Sunday, November 18, 2012

Covenant Marriage

God’s Intent for Marriage

A covenant marriage is intended by God to be a lifelong relationship exemplifying unconditional love, reconciliation, sexual purity, and growth. A covenant is an eternal commitment with God. People can negotiate out of contracts, but not out of a covenant. The heart of covenant marriage is “the steadfast love of the Lord,” which comes from the very heart of God and “never ceases” (Lam. 3:22, RSV).
God intends for marriage to be a lifelong covenant relationship between a man and a woman.
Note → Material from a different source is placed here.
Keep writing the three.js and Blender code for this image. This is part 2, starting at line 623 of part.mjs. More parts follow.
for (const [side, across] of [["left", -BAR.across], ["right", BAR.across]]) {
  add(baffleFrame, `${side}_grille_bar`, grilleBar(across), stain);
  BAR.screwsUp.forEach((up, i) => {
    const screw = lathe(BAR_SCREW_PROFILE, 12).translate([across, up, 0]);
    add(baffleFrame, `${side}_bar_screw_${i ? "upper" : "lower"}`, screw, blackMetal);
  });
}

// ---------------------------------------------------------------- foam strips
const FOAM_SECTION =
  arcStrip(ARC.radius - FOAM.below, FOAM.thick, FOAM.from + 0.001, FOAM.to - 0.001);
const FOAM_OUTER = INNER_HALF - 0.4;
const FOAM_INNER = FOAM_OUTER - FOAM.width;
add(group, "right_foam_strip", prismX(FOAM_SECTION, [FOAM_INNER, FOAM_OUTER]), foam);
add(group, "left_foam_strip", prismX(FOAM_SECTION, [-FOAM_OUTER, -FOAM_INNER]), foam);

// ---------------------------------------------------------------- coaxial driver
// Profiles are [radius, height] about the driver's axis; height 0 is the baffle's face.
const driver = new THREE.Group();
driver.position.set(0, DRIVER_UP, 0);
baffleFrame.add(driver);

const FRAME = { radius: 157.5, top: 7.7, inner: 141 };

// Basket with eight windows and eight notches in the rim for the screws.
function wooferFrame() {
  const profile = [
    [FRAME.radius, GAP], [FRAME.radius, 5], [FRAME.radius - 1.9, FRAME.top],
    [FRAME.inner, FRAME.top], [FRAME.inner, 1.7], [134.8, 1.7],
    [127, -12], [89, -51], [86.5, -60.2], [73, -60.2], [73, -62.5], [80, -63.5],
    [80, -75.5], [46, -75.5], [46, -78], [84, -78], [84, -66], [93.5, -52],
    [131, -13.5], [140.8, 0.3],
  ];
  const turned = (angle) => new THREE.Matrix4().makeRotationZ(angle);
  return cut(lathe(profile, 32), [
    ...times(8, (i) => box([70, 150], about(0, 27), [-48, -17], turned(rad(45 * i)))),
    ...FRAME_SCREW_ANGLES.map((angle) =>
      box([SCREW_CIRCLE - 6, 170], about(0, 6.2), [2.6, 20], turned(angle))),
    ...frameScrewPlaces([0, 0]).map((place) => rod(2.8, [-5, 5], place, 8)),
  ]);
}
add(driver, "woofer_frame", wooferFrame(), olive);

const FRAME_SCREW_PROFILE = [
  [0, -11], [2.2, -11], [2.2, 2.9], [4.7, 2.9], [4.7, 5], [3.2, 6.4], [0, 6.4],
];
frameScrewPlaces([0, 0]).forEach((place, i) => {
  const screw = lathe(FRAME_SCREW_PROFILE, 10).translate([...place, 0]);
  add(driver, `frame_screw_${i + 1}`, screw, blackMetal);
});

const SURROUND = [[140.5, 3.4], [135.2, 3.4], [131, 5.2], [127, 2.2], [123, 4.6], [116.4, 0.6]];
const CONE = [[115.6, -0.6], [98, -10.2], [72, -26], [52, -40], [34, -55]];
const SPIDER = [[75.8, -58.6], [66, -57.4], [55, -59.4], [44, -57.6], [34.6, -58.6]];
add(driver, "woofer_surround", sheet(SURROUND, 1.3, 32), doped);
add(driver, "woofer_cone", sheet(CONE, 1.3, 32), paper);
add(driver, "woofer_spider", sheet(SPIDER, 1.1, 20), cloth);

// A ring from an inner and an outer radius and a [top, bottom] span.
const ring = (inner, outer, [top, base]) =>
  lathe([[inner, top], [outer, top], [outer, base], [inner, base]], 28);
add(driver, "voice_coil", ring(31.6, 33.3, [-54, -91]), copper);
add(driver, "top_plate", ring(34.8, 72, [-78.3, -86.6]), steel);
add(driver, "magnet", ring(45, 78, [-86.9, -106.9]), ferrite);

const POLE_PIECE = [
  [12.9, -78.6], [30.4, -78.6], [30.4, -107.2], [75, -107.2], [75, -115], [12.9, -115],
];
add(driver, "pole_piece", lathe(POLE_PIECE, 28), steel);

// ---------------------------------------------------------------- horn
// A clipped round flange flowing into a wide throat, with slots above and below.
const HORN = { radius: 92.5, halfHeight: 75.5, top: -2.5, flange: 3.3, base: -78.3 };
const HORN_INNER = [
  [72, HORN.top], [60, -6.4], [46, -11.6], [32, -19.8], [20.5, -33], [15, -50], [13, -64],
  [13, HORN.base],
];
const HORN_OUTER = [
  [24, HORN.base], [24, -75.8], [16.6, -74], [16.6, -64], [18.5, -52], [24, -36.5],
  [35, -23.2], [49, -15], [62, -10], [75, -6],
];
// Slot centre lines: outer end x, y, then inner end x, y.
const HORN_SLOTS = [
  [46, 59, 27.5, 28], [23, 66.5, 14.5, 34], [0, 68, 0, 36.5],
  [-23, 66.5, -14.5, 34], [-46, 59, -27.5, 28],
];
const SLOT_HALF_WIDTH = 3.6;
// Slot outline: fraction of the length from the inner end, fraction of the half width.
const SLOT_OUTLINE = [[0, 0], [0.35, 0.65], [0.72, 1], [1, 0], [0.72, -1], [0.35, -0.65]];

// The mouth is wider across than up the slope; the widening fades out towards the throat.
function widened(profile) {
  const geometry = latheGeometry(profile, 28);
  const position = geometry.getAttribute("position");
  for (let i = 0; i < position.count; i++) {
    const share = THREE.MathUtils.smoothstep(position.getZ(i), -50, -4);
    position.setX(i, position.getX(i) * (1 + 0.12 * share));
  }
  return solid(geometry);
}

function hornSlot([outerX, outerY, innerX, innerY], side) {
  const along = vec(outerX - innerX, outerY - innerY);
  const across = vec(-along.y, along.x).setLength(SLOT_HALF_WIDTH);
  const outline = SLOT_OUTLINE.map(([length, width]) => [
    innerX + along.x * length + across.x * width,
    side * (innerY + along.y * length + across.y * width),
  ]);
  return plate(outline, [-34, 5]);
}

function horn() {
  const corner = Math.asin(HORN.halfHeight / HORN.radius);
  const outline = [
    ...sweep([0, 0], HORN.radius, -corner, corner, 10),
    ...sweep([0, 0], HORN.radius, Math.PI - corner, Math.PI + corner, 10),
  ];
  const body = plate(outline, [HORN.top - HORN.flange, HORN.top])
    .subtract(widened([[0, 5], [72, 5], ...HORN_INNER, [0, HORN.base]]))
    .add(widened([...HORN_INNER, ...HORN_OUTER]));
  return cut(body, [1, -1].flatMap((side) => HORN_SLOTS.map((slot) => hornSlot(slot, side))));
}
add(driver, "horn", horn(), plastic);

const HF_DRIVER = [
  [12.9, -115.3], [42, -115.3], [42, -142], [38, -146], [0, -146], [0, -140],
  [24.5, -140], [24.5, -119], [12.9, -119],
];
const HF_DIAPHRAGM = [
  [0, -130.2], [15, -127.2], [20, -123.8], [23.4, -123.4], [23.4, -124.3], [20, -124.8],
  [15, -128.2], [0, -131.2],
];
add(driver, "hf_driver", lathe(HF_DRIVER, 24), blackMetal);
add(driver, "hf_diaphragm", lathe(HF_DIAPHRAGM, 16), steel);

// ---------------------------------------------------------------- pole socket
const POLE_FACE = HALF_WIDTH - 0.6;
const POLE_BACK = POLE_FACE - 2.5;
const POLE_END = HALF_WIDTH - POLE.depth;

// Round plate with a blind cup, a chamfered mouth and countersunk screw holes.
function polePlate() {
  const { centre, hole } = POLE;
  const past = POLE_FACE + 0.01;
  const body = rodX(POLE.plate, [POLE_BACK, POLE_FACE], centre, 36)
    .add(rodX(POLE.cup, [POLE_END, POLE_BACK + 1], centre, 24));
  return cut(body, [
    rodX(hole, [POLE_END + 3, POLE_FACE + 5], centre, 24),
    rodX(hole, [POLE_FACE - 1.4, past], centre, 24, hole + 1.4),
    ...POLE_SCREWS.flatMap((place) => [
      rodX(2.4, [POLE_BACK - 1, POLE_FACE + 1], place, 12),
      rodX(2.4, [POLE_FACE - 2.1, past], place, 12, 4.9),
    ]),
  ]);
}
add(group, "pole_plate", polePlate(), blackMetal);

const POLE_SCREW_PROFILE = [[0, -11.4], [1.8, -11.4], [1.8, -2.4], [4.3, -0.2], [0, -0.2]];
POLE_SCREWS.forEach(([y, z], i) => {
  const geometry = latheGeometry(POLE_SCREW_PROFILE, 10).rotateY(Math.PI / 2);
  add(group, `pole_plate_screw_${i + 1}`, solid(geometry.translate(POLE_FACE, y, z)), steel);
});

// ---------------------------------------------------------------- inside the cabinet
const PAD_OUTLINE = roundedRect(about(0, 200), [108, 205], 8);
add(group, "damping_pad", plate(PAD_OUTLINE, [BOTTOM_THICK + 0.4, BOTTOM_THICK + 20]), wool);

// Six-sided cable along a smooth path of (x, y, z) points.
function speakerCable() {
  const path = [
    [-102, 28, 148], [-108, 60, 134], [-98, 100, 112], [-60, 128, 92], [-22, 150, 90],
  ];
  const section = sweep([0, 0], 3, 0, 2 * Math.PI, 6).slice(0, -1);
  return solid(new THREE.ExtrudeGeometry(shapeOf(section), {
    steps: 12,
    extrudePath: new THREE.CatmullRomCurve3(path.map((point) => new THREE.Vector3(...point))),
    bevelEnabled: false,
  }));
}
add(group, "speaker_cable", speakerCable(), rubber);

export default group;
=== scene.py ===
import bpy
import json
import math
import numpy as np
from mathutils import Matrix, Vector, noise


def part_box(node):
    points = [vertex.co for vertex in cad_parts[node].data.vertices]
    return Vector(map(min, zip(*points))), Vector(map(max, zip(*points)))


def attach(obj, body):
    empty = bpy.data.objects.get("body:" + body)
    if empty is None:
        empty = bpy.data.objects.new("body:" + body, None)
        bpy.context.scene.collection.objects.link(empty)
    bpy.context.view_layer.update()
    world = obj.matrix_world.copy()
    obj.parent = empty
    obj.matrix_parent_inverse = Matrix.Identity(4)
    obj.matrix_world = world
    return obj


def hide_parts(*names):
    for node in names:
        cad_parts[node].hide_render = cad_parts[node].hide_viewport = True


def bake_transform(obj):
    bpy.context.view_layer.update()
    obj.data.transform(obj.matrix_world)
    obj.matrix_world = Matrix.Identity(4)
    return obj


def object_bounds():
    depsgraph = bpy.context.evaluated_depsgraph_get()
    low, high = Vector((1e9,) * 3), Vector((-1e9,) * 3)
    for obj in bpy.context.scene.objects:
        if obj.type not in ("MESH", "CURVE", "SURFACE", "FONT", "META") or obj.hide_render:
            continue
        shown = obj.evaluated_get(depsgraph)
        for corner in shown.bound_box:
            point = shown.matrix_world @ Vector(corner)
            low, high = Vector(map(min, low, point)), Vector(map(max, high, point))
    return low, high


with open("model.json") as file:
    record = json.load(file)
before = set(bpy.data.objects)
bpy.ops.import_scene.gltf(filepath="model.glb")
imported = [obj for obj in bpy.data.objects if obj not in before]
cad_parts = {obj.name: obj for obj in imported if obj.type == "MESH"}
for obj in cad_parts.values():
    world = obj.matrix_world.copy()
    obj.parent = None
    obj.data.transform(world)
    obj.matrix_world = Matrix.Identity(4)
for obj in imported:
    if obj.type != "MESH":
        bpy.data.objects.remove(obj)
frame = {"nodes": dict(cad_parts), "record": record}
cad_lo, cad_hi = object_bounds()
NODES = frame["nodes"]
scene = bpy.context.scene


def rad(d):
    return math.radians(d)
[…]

When a couple shares their wedding vows, they are vowing to God, each other, their families, and their community to remain steadfast in unconditional love, reconciliation, and sexual purity, while purposefully growing in their covenant marriage relationship. It is God desires to bring wholeness to families through covenant marriage relationships.
Genesis 1:27 says that, “God created man in His own image, in the image of God He created him; male and female He created them. And God blessed them and God said to them, ‘Be fruitful and multiply, and fill the earth, and subdue it; and rule over … every living thing that moves on the earth.’ ” When God “blessed them” in essence He initiated an action and then empowered the man and woman to complete the action. In other words God gave them the gift of a covenant relationship and then equipped them to be successful.
In Gen. 2:18,22-25 God acknowledged that, “It is not good for the man to be alone; I will make him a helper suitable for him.’ … And the Lord God fashioned into a woman the rib, which He had taken from the man, and brought her to the man. And the man said, ‘This is now bone of my bones, and flesh of my flesh; She shall be called Woman, because she was taken out of Man.’ For this reason a man shall leave his father and his mother, and be joined to his wife; and they shall become one flesh. And the man and his wife were both naked and were not ashamed.” In the context of a covenant relationship that God provided the ultimate experience in “oneness” through sexual intimacy.
Proverbs 18:22 says, “He who finds a wife finds a good thing and obtains favor from the Lord.” How do you perceive your marriage? Men, do you believe God brought your wife to you? Do you consider her a gift from God? Have you considered that when God brought her to you He was expressing His love to you? God was saying, “It is not good that you should be alone so I have made a helper for you as an expression of my love for you and you are to love her as I have loved my bride, the church. You shall readily lay down your life for her, loving her as you love yourself.”
When the term “covenant” is used in the Bible it is evident that God is the one who initiates the covenant. God established His covenant with the patriarchs of our faith. God said to Noah, “Behold I myself do establish My covenant with you and with your descendents after you” (Gen. 9:9). God said to Abraham, “I will establish My covenant between Me and you, and I will multiply you exceedingly … God said, ‘As for Me, behold My covenant is with you and you shall be the father of a multitude of nations’ ”
God is always the giver of the covenant. We are the recipients of the covenant. We choose to accept it and remain obedient to the covenant God has established. The foundation for such a covenant is unconditional love for that is who God is. Our covenant relationship with our spouse should reflect, and in actuality can only be made possible through, God’s gift of unconditional love.
Elements of a Covenant Relationship
Covenants are the fruit of a loving, faithful relationship. The vows we exchange at our wedding reflect a relationship already bound by steadfast love and faithfulness. The degree in which these words have meaning comes in direct proportion to the unconditional love that dwells within our heart for the one to whom we are repeating them.
Covenant partners take responsibility for their actions. As partners in a covenant marriage relationship, we are responsible for our actions. An example would be to remain “sexually pure” in our thoughts and actions towards our spouse.
Covenants are based on freedom of choice. Covenant marriages are not built on coercion, deceit, and manipulation. Wives, submission is freely given and grows from respect, not fear and manipulation. In like manner, husband, choose daily to love your wife “as Christ loved the church.” You must freely choose to love and honor her in spite of the fact that you may not “feel” like loving and honoring her.
Covenants are rooted in actions based on choices, not feelings. Our feelings are forever fluctuating. Therefore to build a covenant marriage on feelings is to build it on shifting sand, which cannot support the foundation of marriage.
Covenant partners nurture their relation-ship. Our marriage will grow as we build up one another in love. This takes place when we value our spouse more than ourselves. As we experience the unconditional love of Jesus Christ, we are able to love our spouse as He loves us. Covenant partners administer unconditional love, forgiveness, and reconciliation while providing comfort and hope to their partner.
Covenants are based on commitments freely offered A covenant is built on selfless love, freely given and freely received. As strange as it may sound, a covenant marriage is one in which the “tie that binds” the couple together is a commitment freely offered with no strings attached. Paul said it well: “Love never fails” (1 Corinthians 13:8).